Mientras las democracias occidentales siguen aferradas al viejo mito de la deliberación racional, en Estocolmo el primer ministro ha tirado la primera piedra en el estanque digital. La confesión de Ulf Kristersson, admitiendo el uso diario de ChatGPT y LeChat como oráculos modernos en la toma de decisiones gubernamentales, ha bastado para resquebrajar la superficie. Lo que podría haber pasado por una anécdota trivial revela la naturaleza opaca y tentacular de la inteligencia artificial en la gestión pública.
El gesto resulta, en apariencia, de una franqueza escandinava. Kristersson no disfraza la realidad ni la relega a los pasillos oscuros de la administración tecnológica. Reconoce abiertamente que tanto él como su equipo consultan a máquinas diseñadas y explotadas por corporaciones extranjeras, no elegidas democráticamente pero sí omnipresentes. Se inicia así una polémica que alcanza a politólogos, académicos y expertos en privacidad, pero que trasciende el ámbito local sueco para interpelar a cualquier ciudadano del siglo XXI.
Ulf Kristersson usa IA para obtener una "segunda opinión"
La fascinación por la consulta algorítmica es mucho más profunda y peligrosa de lo que parece. En un sistema saturado de información, la IA se presenta como la herramienta ideal para destilar claridad en el caos. Sin embargo, en este proceso de purificación ocurren distorsiones difíciles de rastrear. Los expertos no tardan en señalar el principal talón de Aquiles de la operativa digital del poder sueco la transmisión inadvertida de información sensible a gigantes tecnológicos cuya lealtad no responde a ningún parlamento nacional. La información confidencial puede filtrarse si se utiliza en un servicio de IA como ChatGPT.

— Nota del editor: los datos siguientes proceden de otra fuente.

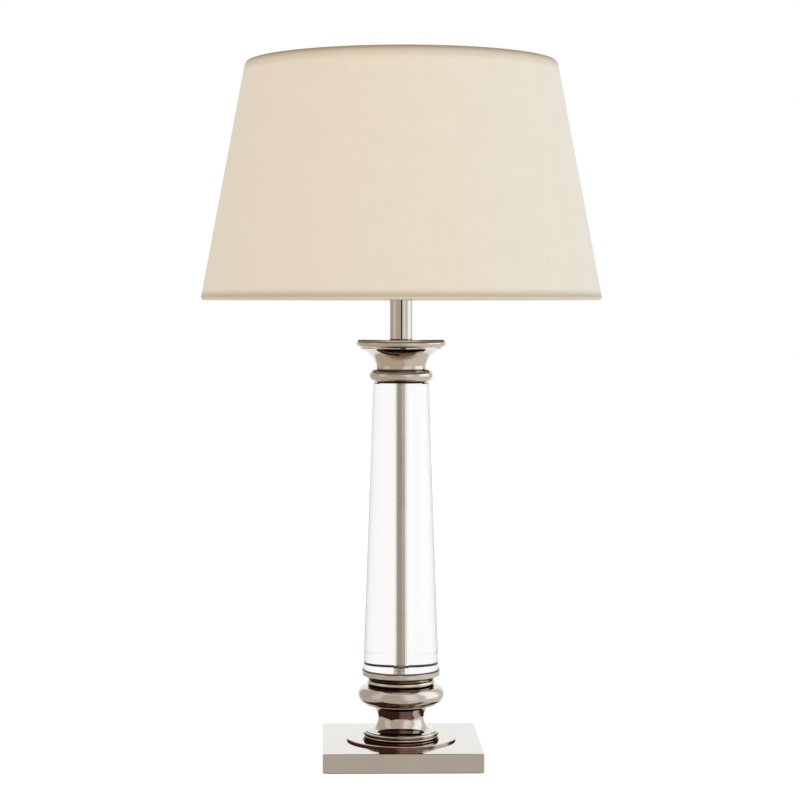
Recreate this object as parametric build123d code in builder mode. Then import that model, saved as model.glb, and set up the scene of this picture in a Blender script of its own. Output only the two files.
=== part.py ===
from build123d import *
import os

# Candlestick table lamp: a square metal base, a turned foot, a tapered crystal column
# clamped on a threaded pipe, a flared capital, a candle tube with its lampholder and bulb,
# and a conical fabric shade on a wire carrier.
# Millimetres, +Z up, origin at the middle of the underside, the viewed front faces -Y.

# ------------------------------------------------------------------ driving dimensions
# Threaded pipe and its fasteners
pipe_radius = 5.0
pipe_wall = 1.0
pipe_clearance = 0.25         # radial, in every piece that is strung on the pipe
pipe_end = 1.0                # pipe showing past its lowest and its highest nut
nut_flats = 17.0
nut_height = 4.0
washer_radius = 15.0
washer_thickness = 2.0

# Base box, what fills it and what closes it
felt_thickness = 1.0
felt_inset = 3.0              # felt edge inside the base edge
base_side = 176.0
base_height = 21.2
base_wall = 3.0
base_corner = 1.5
base_arris = 0.5              # chamfer round the top face
base_skirt_chamfer = 0.8      # chamfer round the lower edge
cover_thickness = 1.5
cover_clearance = 0.3
ballast_thickness = 11.0
ballast_clearance = 1.0
ballast_well_radius = 18.0    # room for the washer and nut
cable_channel_width = 15.0

# Cable outlet bush in the rear wall
cable_radius = 3.2
bush_wall = 1.8
bush_clearance = 0.1
bush_flange = 1.6             # flange proud of the sleeve, radially
bush_flange_thickness = 2.0
bush_headroom = 1.0           # between the inner flange and the base's roof

# Foot disc and two-tier foot flange
disc_radius = 62.0
disc_thickness = 2.5
disc_edge = 0.8
flange_radius = 42.6
flange_upper_height = 3.3
flange_upper_edge = 1.4
flange_lower_radius = 41.8
flange_lower_round = 1.4
flange_groove_height = 0.8
flange_groove_depth = 1.6

# Pedestal: one cove down to the flange, one up to the knop
pedestal_waist_radius = 26.0
pedestal_land = 0.6           # upright edge at the foot and head of the spool
lower_cove_height = 14.3
lower_cove_reach = 14.0
upper_cove_height = 15.6
upper_cove_reach = 14.5
pedestal_hollow_radius = 17.0

# Knop, neck bead and cup under the crystal
knop_radius = 48.7
knop_round = 10.3
knop_hollow_radius = 34.0
bead_radius = 38.2
bead_round = 3.5
cup_radius = 44.2
cup_foot_radius = 38.5
cup_height = 9.5
cup_rim_height = 5.0
cup_ovolo_rise = 0.9          # how far the underside bulges from a straight bevel
cup_arris = 0.4
turned_roof = 4.0             # metal left under the top face of each hollow turned piece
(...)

En la superficie, consultar a ChatGPT acerca de tendencias económicas o preguntar a LeChat por segundas opiniones sobre estrategias políticas puede parecer inocuo. El gobierno asegura que ninguna información comprometida se manipula en estas plataformas y que sirven solamente como referencia general, como si la consulta a la IA fuera tan neutra como una búsqueda en una enciclopedia vieja. Pero la memoria artificial es, por definición, indiscreta y acumulativa. Cada consulta deja un rastro, cada pregunta revela una inquietud estratégica, cada análisis entregado a la máquina modela el retrato robot del pensamiento gubernamental ante actores privados difíciles de escrutar.
La ilusión del consejo imparcial
Se erige entonces otro peligro, más implacable y escondido. A diferencia de un gabinete de asesores humanos con responsabilidades y trayectorias políticas, la inteligencia artificial no es, ni puede ser, una fuente de juicio neutro. Tras la aparente objetividad de estos sistemas bullen los sesgos, prejuicios y limitaciones de sus programadores y de los conjuntos de datos que los alimentan. Poner en manos de sistemas automáticos la búsqueda de "segundas opiniones" equivale a delegar la política, con todas sus complejidades morales, en un oráculo que funciona por patrones y estadísticas, no por ética ni por compromiso con el bien común.
Sin la legitimidad del voto ni la transparencia de los debates parlamentarios, la IA se introduce en la toma de decisiones como un polizón a bordo del Estado. Nadie la ha elegido, nadie la puede hacer responder ante los ciudadanos. Y sin embargo, comienza a ocupar el lugar de los asesores humanos, de las fuentes críticas, de la disidencia informada. ¿Quién asume la responsabilidad cuando el algoritmo se equivoca?, cuando perpetúa discriminaciones históricas, cuando interpreta erróneamente el contexto.
El teatro de la transparencia y la sombra de la vigilancia
El caso sueco nos obliga a enfrentar los límites y riesgos de la delegación tecnológica en la representación democrática. La transparencia proclamada por el gobierno sueco es engañosa, pues reduce el problema a la exposición consciente de información sensible. Pero el verdadero peligro reside en la infraestructura invisible de la vigilancia, en la extracción incesante de inteligencia a partir de pequeños detalles aparentemente inofensivos. Cada consulta, por inocente que sea, puede ser una pista valiosa para quienes comercian con datos o modelan escenarios de influencia política desde el otro lado del océano.
No es una crisis pasajera ni un desliz anecdótico. El caso de Suecia ilustra el auge implacable de la inteligencia artificial en sectores antes reservados a la sensibilidad y el juicio humanos. La delegación de poder en máquinas programadas desde despachos anónimos plantea un dilema existencial para el sistema democrático. ¿De quién es realmente el control cuando el proceso de gobierno incorpora, como parte integral, al intermediario algorítmico? La respuesta todavía está pendiente. Lo que es seguro es que, en la democracia digital, los ciudadanos siguen sin ser los protagonistas del guion.